Clippard cruised through the final four innings before being pulled after six, even helping his cause with a double to centerfield in the fifth.
What Bell witnessed Sunday in his living room reminded him a lot of the pitcher he coached for three seasons at Mitchell.
"Tyler was always a fierce competitor, obviously very talented, " Bell said. "He was serious about what he did. When he took the mound, he was there and you knew for a long day."
Clippard enjoyed his best season at Mitchell as a junior in 2002 when he won six games and had the county's second lowest ERA at 1.18.
His high school career ended prematurely when Bell dismissed Clippard during his senior season after he was charged with DUI after a traffic stop for failing to obey a stop sign.

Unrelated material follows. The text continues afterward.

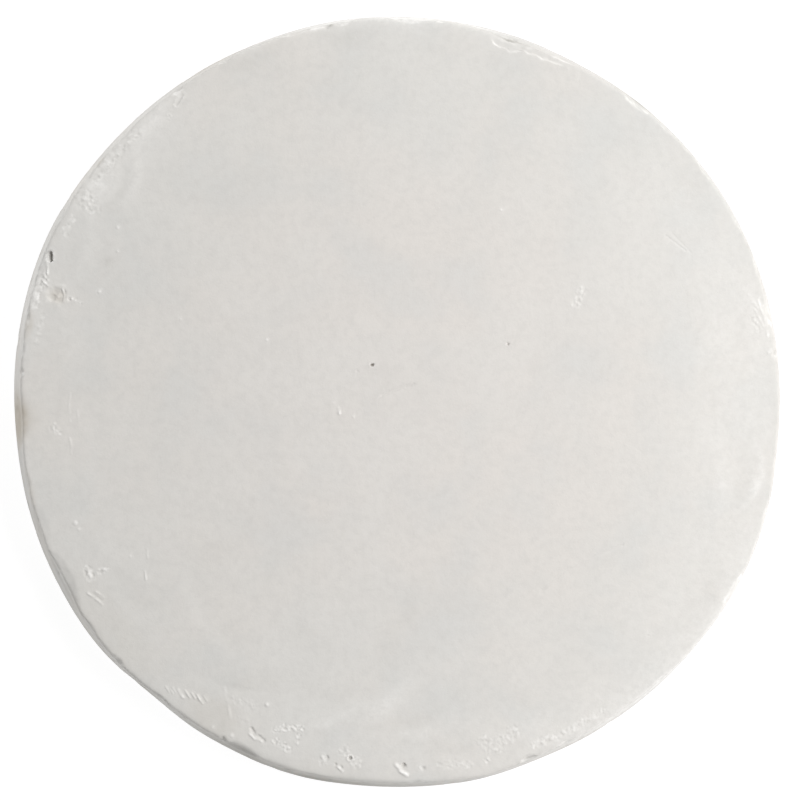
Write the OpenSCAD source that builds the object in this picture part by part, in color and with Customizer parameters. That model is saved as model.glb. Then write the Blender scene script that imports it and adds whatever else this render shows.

Bell called Clippard's dismissal one of the toughest decisions of his career.
"I have thought about it 1, 000 times since, " Bell said. "I hope as Tyler got older, he understood. It was unbelievably difficult."
Bell has only talked to Clippard once since the dismissal though he has gone to a few of his spring training games. The two crossed paths at a Home Depot about a year later.
"I talked to him for just a minute, " Bell said. "I wished him the best."
Seeing Clippard shine on Sunday made Bell feel a little bit better. "I'm excited for him and his family, " Bell said. "Since high school, he's made the best of his opportunity. He's had a great career."